EXCERPTED DATA ▸

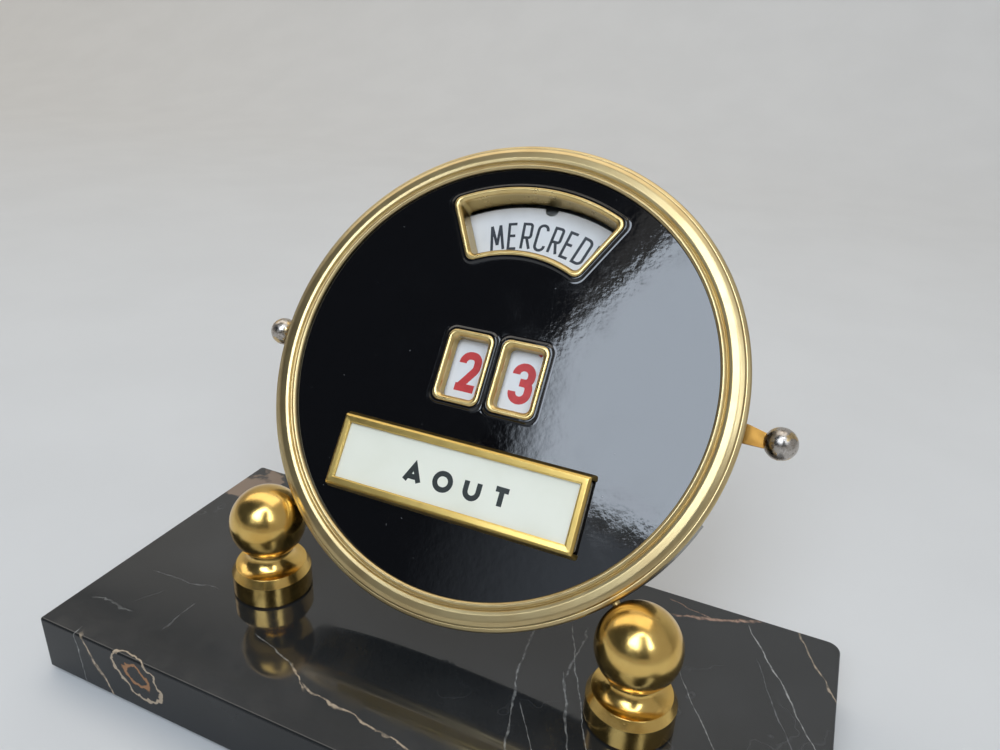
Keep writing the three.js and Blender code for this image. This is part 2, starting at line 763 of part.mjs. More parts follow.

* * *

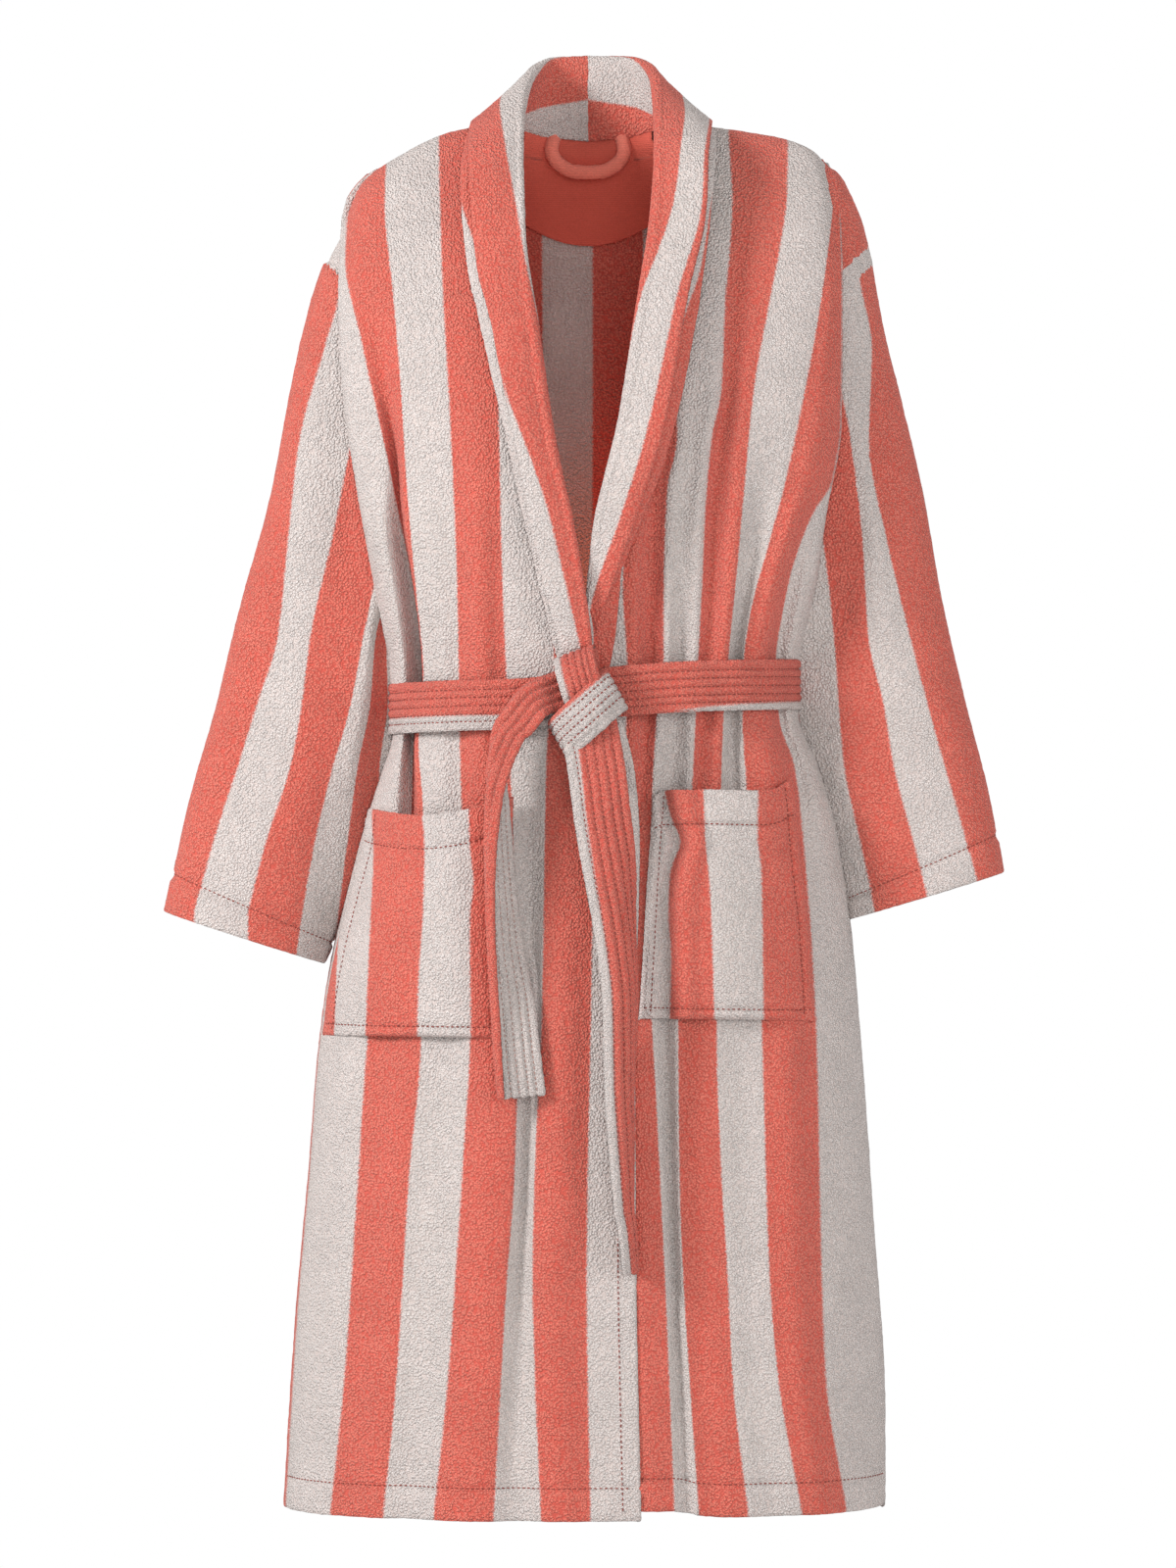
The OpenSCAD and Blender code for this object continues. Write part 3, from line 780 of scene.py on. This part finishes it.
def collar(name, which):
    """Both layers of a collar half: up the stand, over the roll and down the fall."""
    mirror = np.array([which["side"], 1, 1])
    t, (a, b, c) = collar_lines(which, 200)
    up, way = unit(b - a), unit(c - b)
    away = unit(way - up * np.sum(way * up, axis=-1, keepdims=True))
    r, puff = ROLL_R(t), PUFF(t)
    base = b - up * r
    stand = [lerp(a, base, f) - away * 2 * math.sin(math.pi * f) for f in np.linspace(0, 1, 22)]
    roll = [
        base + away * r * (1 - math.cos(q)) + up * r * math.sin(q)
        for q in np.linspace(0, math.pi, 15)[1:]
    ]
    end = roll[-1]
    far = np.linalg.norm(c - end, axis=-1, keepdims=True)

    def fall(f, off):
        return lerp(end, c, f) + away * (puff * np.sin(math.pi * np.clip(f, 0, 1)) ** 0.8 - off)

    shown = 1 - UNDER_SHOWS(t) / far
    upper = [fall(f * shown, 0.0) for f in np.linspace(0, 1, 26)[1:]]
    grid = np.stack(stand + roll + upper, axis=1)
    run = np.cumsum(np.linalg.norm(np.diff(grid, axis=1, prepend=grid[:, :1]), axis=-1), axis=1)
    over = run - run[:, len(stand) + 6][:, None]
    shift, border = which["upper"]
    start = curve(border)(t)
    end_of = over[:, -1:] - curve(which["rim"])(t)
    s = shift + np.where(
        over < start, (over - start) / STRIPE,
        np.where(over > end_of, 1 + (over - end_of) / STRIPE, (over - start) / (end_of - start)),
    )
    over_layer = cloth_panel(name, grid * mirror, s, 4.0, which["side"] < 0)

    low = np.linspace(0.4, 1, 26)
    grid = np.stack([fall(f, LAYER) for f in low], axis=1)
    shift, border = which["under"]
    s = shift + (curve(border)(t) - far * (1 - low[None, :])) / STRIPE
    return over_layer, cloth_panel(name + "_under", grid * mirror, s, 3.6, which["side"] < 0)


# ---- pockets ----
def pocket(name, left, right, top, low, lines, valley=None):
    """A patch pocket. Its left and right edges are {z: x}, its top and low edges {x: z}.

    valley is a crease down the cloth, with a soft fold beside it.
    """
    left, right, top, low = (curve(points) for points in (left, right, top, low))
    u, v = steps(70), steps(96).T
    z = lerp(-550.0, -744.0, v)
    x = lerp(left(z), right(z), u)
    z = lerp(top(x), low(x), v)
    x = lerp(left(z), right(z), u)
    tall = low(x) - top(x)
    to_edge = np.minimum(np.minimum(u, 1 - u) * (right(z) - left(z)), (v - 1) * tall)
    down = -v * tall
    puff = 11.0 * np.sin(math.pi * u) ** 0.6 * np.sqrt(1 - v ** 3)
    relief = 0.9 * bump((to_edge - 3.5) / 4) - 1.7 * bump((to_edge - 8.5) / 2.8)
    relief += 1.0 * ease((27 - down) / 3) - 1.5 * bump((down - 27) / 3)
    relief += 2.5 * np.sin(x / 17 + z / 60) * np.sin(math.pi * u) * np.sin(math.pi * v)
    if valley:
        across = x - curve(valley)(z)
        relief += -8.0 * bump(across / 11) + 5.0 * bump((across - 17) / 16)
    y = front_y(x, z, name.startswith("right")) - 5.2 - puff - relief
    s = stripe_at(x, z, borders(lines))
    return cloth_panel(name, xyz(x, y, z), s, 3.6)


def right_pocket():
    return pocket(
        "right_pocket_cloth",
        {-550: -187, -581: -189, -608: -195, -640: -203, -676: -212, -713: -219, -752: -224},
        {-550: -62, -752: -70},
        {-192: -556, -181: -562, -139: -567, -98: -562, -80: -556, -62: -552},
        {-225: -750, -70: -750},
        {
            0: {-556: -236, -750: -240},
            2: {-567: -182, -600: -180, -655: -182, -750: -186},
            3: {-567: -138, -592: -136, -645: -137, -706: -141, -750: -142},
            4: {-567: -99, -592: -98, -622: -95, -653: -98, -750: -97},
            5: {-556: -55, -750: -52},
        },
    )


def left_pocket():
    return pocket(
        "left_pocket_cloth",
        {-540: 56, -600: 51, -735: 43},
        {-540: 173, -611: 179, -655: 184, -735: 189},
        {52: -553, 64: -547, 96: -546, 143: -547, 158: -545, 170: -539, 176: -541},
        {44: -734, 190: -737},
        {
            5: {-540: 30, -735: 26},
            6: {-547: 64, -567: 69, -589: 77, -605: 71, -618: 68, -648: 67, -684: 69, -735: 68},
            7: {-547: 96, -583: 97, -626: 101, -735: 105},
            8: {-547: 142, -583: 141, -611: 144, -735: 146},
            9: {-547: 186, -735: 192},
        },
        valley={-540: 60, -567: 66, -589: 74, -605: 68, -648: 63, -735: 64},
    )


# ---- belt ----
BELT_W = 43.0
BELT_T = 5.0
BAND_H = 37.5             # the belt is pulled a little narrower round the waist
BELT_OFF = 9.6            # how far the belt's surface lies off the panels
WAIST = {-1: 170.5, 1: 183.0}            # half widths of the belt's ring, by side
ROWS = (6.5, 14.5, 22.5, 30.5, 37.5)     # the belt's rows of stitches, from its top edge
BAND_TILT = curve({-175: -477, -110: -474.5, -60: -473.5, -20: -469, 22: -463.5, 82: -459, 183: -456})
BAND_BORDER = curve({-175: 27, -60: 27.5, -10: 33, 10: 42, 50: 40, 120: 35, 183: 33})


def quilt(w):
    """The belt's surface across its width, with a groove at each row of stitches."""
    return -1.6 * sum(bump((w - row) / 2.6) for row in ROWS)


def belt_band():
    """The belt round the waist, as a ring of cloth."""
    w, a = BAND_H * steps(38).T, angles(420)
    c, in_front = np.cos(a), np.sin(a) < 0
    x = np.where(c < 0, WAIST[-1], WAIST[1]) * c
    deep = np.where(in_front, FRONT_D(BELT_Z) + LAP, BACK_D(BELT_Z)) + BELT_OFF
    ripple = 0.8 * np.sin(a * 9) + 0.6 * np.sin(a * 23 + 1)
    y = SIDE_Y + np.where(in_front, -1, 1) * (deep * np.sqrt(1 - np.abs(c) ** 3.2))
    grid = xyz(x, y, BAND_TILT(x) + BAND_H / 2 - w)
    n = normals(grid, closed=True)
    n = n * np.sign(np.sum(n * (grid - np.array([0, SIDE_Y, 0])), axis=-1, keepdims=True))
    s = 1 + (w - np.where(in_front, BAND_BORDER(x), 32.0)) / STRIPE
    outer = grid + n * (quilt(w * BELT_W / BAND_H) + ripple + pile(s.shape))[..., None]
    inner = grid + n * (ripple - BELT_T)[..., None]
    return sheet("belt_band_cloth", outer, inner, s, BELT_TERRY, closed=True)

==

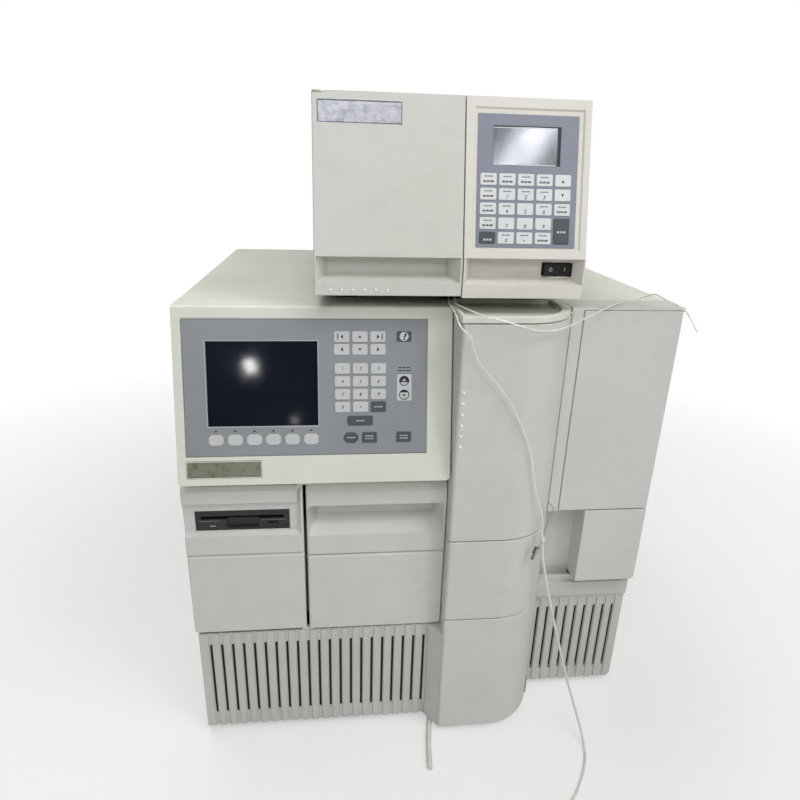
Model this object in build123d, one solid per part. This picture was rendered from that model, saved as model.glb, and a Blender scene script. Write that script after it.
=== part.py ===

DIRECTIONS FOR THIS TASK ▸
In the listing above, locate the line containing "The OpenSCAD and" and the line containing "patch pocket. Its". Extract those two lines and every line between them, exactly as written, and only those.

SOLUTION FOR THIS EXERCISE ▸
The OpenSCAD and Blender code for this object continues. Write part 3, from line 780 of scene.py on. This part finishes it.
def collar(name, which):
    """Both layers of a collar half: up the stand, over the roll and down the fall."""
    mirror = np.array([which["side"], 1, 1])
    t, (a, b, c) = collar_lines(which, 200)
    up, way = unit(b - a), unit(c - b)
    away = unit(way - up * np.sum(way * up, axis=-1, keepdims=True))
    r, puff = ROLL_R(t), PUFF(t)
    base = b - up * r
    stand = [lerp(a, base, f) - away * 2 * math.sin(math.pi * f) for f in np.linspace(0, 1, 22)]
    roll = [
        base + away * r * (1 - math.cos(q)) + up * r * math.sin(q)
        for q in np.linspace(0, math.pi, 15)[1:]
    ]
    end = roll[-1]
    far = np.linalg.norm(c - end, axis=-1, keepdims=True)

    def fall(f, off):
        return lerp(end, c, f) + away * (puff * np.sin(math.pi * np.clip(f, 0, 1)) ** 0.8 - off)

    shown = 1 - UNDER_SHOWS(t) / far
    upper = [fall(f * shown, 0.0) for f in np.linspace(0, 1, 26)[1:]]
    grid = np.stack(stand + roll + upper, axis=1)
    run = np.cumsum(np.linalg.norm(np.diff(grid, axis=1, prepend=grid[:, :1]), axis=-1), axis=1)
    over = run - run[:, len(stand) + 6][:, None]
    shift, border = which["upper"]
    start = curve(border)(t)
    end_of = over[:, -1:] - curve(which["rim"])(t)
    s = shift + np.where(
        over < start, (over - start) / STRIPE,
        np.where(over > end_of, 1 + (over - end_of) / STRIPE, (over - start) / (end_of - start)),
    )
    over_layer = cloth_panel(name, grid * mirror, s, 4.0, which["side"] < 0)

    low = np.linspace(0.4, 1, 26)
    grid = np.stack([fall(f, LAYER) for f in low], axis=1)
    shift, border = which["under"]
    s = shift + (curve(border)(t) - far * (1 - low[None, :])) / STRIPE
    return over_layer, cloth_panel(name + "_under", grid * mirror, s, 3.6, which["side"] < 0)


# ---- pockets ----
def pocket(name, left, right, top, low, lines, valley=None):
    """A patch pocket. Its left and right edges are {z: x}, its top and low edges {x: z}.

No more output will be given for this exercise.